Wednesday, May 29, 2019

Remember our Dead on Memorial Day

SEE THAT MY GRAVE IS KEPT CLEAN


Today I  watched an hour long concert by that great deceased Bluesman BB KING. He sang a mournful song that was written by Blind Lemon Jefferson "See that my grave is kept clean."

"See That My Grave Is Kept Clean"

Well, there's one kind favor I'll ask of you
One kind favor I'll ask of you
Oh, there's one kind favor I'll ask of you
See that my grave is kept clean

There's two white horses in a line
Two white horses in a line
Two white horses in a line
Gonna take me to my burying ground

Well, my heart stopped beating
My hands are cold
Well, my heart stopped beating
And my hands are cold
Well, my heart stopped beating
And my hands are cold
I believe just what the Bible told

Did you ever hear a coffin sound?
Did you ever hear a coffin sound?
Did you ever hear a coffin sound?
Then you know that the poor boy's in the ground

Dig my grave with a silver spade
Well, you dig my grave with a silver spade
Dig my grave with a silver spade
Let me down the golden chain

Have you ever heard the church bell tone?
Ever heard the church bell tone?
Did you ever hear a church bell tone?
Then you know that the poor boy's dead and gone

I feel so good

One kind favor I'll ask of you
One kind favor I'll ask of you
It's one kind favor I'll ask of you
Please see that my grave is kept clean
Blues lyrics build on the repetition of  three, and they gain force and meaning in the hands of a master Blues artist  with each repetition.

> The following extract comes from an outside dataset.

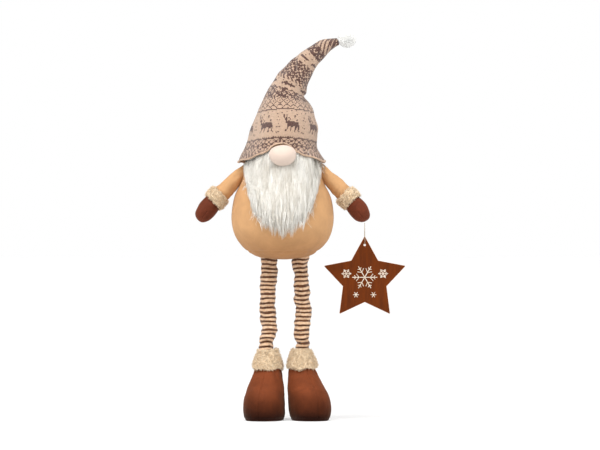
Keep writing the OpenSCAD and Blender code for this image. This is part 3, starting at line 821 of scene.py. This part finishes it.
class GNOME_OT_beard(bpy.types.Operator):
    """Combs the long fur of the beard down over the body, in three layers of locks and one of wisps"""
    bl_idname = "gnome.beard"
    bl_label = "Beard"

    def execute(self, context):
        self.cloth()
        c = tuple(context.scene.gnome_colours.fur)
        fur = pile_hair("fur", c, colour(196, 186, 168), roughness=.5, sheen=.3)
        t = np.linspace(0, 1, 6) ** 1.15
        for layer, name in enumerate(("beard_under", "beard_middle", "beard_over", "beard_wisps")):
            rng = np.random.default_rng(50 + layer)
            wisps = layer == 3
            count = context.scene.gnome_sizes.beard_hairs // (2 if wisps else 1)
            # locks, each from its root down to its own tip
            locks = (150, 130, 110, 330)[layer]
            lz = 436 + (156, 156, 156, 118)[layer] * rng.uniform(0, 1, locks) ** (.8, .62, .5, 1)[layer]
            ls = rng.uniform(-1, 1, locks)
            lx = ls * np.interp(lz, BEARD_WIDE[:, 0], BEARD_WIDE[:, 1]) * .97
            tx = lx * rng.uniform(.86, 1.02, locks) + rng.normal(0, 5, locks)
            flare = np.clip((lz - 500) / 60, 0, 1) * np.clip((np.abs(lx) - 50) / 25, 0, 1)
            tx = tx + np.sign(lx) * flare * rng.uniform(0, 16, locks)
            lowest = np.interp(np.abs(tx), BEARD_TIPS[:, 0], BEARD_TIPS[:, 1])
            lowest = lowest - 2 if wisps else lowest + 13 * smoothstep((95 - np.abs(tx)) / 60)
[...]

This Memorial Day weekend  I visited and decorated the graves of my loved ones in three different cemeteries.  Every one of them had a lovely gravitas, and yet each was very different from the other.

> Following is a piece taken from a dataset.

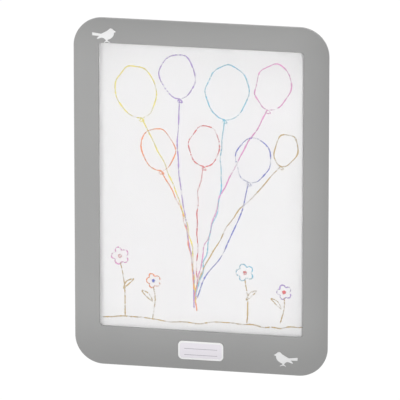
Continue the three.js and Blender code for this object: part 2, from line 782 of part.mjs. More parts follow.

I began my day with a trip to HOME DEPOT where  we bought 5 large  red geraniums. Our first stop was  the Mowry Family cemetery on Dexter Street in Cumberland.  The stone wall that once proudly acted  as a retaining wall is disintegrating.  Not due to natural causes--the wall has not collapsed--there are no stones lying about. It is gradually being dismantled by thieves who think, I guess, that the stones would look better on their property line.  But there is still a grassy dirt road the leads in and makes a wide U- turn, circumnavigates the three sides of the burial ground. This weekend of Memorial Day and the  need to flag Veteran's graves has pushed the town to cut the grass and clear and level the dirt road so that it was easy to drive in and access the old family burial ground.

I went there to decorate the graves of  my grandmother Ida Mowry and her mother Polly Brown. My Aunt Grace had taken me to those graves several times each year since childhood and when she was staying with me in the summer of her death, she asked me to promise to continue to  visit and decorate their graves. So I did, and I felt the warmth of her smile as I  saw the brilliant red flowers contrast with the white  marble stones.

Next stop was very nearby--Mount Calvary Cemetery on Curran Road.There I looked for and found the Coleman stone under the huge canopy of a spreading Oak. My mother Margaret, my Aunt Anna and my uncle Jimmy and my sisters Janie and Sheila are all buried there alongside my mother's parents Joe Coleman and Jane Conlon Coleman-- a long way from their  native Ireland and the shores of Lough Neagh
I  recalled  how Anna would go up and down the aisles of the grave stones, and as she knew so many, she would comment and wonder aloud why no one cared any longer to decorate their graves.
So I knew she would be watching and waiting for the two large geraniums to be placed in the side hangers that she had always kept filled with flowers real or artificial. I felt a weight had lifted when I saw the results of our work and the relief of Anna's approval.

We now continued North up Diamond Hill Road to the Woonsocket landmark, Oak Hill Cemetery.  There as I turned in from Rathbun, I noticed the new saplings  growing in that forest preserve. What caught my eye was the Jenckes family plot which  marks the rising path and a turn in the road.  When we reached there and parked, I decided to place two geraniums here --one on the 1828  granite stone from the Jenckes  Mill and the other on the base of the main granite  monument  in the large plot. My father Norman  and my grandfather Oscar are the two people I  knew personally who are buried here. But this site also contains the paternal Jenckes line and some spouses dating back to Job Jenckes who started that first Jenckes  mill.
Oak Hill casts a spell.  Here on the higher ground the light is always so different from Pawtucket and the air  is tangy with scents of mown grass and late Spring. In my imagination  I picture lilacs massed  at the gatehouse and a line of blooming fragrant cherries  lining the path from the entrance to the Civil War Cannon. 

After I say prayers  for the souls of all who are buried there, I recall the promise I made to my very co-operative husband. We head back to Diamond Hill Road and a first stop of the season at the DREAM MACHINE for the best ice cream money can buy. 
He usually  wants ginger but this day he picks PISTACHIO.